> **PROBLEM TO WORK ON**: Exactly the lines between the line containing "make_back_yoke()" and the line containing "obj.matrix_parent_inverse = Matrix.Identity(4)", together with those two lines, are to be output.
================
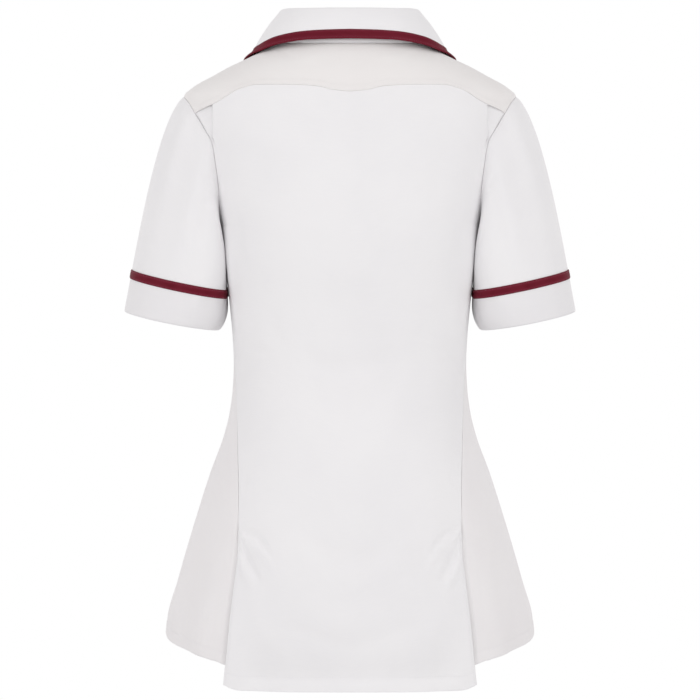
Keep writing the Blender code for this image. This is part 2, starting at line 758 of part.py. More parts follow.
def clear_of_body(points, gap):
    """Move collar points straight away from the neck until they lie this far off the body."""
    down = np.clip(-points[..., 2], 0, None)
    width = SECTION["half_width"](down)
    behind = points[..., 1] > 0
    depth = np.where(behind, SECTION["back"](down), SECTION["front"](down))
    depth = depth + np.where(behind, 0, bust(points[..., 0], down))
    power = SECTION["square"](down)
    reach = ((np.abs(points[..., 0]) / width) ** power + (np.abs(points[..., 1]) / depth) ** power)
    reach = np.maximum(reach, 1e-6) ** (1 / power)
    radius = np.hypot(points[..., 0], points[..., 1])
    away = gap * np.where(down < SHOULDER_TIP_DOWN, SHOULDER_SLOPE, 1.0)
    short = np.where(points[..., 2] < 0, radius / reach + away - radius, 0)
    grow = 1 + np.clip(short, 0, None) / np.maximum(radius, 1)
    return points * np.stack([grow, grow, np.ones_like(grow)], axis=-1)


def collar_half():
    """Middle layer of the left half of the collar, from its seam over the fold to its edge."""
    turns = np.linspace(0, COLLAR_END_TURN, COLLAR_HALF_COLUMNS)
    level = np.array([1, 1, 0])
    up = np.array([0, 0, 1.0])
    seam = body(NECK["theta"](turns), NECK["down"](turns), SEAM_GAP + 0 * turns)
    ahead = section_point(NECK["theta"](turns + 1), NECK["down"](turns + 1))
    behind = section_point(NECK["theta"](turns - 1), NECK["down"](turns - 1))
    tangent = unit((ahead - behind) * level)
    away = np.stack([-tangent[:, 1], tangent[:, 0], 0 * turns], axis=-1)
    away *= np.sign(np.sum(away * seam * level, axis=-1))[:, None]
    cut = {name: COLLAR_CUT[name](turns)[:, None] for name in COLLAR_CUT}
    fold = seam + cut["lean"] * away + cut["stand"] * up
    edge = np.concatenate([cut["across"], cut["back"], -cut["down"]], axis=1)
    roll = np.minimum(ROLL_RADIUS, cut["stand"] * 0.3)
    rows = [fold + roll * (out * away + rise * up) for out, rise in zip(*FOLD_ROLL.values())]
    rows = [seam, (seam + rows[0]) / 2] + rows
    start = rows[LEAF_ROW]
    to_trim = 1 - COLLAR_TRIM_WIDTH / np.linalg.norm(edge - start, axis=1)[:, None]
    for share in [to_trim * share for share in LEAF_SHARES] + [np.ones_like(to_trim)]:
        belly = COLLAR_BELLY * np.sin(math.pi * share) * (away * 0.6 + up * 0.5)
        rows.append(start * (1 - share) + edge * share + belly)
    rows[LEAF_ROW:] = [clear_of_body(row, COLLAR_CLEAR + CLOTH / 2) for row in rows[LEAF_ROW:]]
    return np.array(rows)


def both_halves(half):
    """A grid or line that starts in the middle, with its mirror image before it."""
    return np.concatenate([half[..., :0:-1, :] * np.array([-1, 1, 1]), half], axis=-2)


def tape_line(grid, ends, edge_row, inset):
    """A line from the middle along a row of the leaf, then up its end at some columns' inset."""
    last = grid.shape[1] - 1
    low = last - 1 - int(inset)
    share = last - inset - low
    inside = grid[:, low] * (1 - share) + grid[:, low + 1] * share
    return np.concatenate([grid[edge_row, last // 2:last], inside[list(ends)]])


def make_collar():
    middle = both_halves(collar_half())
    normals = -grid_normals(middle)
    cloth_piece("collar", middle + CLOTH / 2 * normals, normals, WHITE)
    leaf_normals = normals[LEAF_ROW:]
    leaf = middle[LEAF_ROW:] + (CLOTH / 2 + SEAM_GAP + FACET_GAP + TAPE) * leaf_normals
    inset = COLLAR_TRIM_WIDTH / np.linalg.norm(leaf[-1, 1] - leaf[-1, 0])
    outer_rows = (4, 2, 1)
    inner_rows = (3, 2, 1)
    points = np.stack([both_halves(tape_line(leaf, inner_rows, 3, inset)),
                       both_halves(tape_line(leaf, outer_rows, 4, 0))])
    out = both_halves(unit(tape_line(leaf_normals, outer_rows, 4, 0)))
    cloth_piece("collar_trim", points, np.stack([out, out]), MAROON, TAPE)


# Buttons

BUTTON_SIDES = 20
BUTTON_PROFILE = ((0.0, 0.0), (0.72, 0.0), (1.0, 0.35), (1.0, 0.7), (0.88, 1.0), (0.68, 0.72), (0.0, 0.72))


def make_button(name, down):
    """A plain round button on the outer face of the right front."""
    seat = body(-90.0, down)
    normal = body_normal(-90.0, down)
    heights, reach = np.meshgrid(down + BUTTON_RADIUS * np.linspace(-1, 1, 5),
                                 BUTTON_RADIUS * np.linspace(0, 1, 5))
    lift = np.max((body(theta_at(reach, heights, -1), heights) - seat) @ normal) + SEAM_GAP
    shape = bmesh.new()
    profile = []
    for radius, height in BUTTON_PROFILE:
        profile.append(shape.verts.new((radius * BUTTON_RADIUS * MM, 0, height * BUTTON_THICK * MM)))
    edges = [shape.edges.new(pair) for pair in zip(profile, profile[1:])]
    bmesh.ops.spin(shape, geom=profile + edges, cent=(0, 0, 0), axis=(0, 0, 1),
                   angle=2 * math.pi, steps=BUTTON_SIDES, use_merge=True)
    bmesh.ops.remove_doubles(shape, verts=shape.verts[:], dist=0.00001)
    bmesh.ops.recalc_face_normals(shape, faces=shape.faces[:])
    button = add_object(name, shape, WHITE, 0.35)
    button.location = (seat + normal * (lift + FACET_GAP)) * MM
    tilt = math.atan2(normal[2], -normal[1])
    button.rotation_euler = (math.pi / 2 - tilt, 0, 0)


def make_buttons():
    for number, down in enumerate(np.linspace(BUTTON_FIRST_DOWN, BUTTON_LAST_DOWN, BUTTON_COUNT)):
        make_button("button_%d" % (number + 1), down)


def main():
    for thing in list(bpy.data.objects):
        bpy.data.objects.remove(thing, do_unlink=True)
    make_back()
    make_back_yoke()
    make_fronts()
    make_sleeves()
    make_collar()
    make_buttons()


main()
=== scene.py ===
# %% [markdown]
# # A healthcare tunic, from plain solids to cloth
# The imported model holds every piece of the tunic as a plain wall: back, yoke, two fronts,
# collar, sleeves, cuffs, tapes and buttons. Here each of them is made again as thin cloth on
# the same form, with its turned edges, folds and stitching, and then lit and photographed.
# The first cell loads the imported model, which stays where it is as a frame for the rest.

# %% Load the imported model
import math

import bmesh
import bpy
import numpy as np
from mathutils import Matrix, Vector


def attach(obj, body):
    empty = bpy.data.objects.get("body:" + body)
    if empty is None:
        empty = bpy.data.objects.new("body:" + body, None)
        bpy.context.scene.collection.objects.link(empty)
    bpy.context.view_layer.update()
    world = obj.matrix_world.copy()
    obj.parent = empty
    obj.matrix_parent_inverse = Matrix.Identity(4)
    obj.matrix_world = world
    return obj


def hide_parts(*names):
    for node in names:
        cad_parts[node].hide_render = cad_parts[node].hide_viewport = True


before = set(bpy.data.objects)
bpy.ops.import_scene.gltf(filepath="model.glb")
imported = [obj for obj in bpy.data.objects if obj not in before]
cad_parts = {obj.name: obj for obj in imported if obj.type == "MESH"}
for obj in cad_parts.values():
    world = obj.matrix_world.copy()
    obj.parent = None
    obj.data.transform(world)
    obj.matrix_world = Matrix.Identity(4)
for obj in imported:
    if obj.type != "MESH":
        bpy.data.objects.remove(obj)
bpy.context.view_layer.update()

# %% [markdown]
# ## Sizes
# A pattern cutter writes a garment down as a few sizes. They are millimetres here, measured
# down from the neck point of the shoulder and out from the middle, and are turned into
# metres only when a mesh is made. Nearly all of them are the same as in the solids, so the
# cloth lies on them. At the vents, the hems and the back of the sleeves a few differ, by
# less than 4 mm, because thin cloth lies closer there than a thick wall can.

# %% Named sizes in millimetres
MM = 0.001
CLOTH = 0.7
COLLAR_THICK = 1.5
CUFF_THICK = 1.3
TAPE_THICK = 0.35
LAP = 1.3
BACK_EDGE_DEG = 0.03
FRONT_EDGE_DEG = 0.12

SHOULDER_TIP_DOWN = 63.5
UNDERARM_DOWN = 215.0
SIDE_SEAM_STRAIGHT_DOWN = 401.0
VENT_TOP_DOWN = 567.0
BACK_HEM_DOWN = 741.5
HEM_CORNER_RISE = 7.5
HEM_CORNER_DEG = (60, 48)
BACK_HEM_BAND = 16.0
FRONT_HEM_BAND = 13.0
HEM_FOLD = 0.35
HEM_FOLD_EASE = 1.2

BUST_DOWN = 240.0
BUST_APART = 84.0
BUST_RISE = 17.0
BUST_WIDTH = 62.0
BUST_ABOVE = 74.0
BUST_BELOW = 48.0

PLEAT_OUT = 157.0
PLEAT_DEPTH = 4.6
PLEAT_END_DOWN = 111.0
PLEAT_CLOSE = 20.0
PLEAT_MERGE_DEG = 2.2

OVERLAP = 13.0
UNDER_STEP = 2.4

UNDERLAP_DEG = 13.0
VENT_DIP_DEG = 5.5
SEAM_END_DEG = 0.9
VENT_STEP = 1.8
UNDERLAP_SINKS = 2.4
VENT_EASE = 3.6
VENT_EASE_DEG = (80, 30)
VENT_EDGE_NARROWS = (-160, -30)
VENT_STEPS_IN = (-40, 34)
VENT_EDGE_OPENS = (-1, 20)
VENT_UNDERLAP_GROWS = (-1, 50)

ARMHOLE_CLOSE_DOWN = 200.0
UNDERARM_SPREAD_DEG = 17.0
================
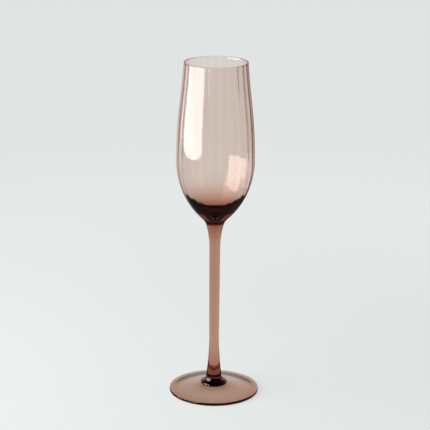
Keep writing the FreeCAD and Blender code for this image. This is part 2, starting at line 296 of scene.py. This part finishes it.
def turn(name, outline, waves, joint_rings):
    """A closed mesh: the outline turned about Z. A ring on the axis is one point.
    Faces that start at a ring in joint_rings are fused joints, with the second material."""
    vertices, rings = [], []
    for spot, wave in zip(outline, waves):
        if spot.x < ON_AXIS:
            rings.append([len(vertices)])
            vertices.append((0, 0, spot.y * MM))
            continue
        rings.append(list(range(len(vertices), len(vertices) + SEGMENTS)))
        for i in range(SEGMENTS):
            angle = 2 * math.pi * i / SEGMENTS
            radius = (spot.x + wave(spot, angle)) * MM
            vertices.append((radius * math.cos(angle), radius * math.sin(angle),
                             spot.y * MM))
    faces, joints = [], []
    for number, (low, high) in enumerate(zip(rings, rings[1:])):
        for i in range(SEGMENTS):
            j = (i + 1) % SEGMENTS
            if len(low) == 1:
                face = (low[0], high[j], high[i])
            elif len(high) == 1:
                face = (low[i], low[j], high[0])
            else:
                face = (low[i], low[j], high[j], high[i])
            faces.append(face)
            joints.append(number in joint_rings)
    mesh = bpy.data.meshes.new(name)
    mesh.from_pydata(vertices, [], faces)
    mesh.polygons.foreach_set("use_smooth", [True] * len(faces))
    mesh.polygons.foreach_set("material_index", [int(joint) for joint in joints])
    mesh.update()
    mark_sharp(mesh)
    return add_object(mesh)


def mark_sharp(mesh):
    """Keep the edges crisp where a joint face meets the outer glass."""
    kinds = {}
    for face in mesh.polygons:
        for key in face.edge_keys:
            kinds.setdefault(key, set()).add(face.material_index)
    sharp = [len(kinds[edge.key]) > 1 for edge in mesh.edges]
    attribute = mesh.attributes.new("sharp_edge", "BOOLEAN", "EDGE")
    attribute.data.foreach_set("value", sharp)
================
> **THE COMPLETED TASK**:
    make_back_yoke()
    make_fronts()
    make_sleeves()
    make_collar()
    make_buttons()


main()
=== scene.py ===
# %% [markdown]
# # A healthcare tunic, from plain solids to cloth
# The imported model holds every piece of the tunic as a plain wall: back, yoke, two fronts,
# collar, sleeves, cuffs, tapes and buttons. Here each of them is made again as thin cloth on
# the same form, with its turned edges, folds and stitching, and then lit and photographed.
# The first cell loads the imported model, which stays where it is as a frame for the rest.

# %% Load the imported model
import math

import bmesh
import bpy
import numpy as np
from mathutils import Matrix, Vector


def attach(obj, body):
    empty = bpy.data.objects.get("body:" + body)
    if empty is None:
        empty = bpy.data.objects.new("body:" + body, None)
        bpy.context.scene.collection.objects.link(empty)
    bpy.context.view_layer.update()
    world = obj.matrix_world.copy()
    obj.parent = empty
    obj.matrix_parent_inverse = Matrix.Identity(4)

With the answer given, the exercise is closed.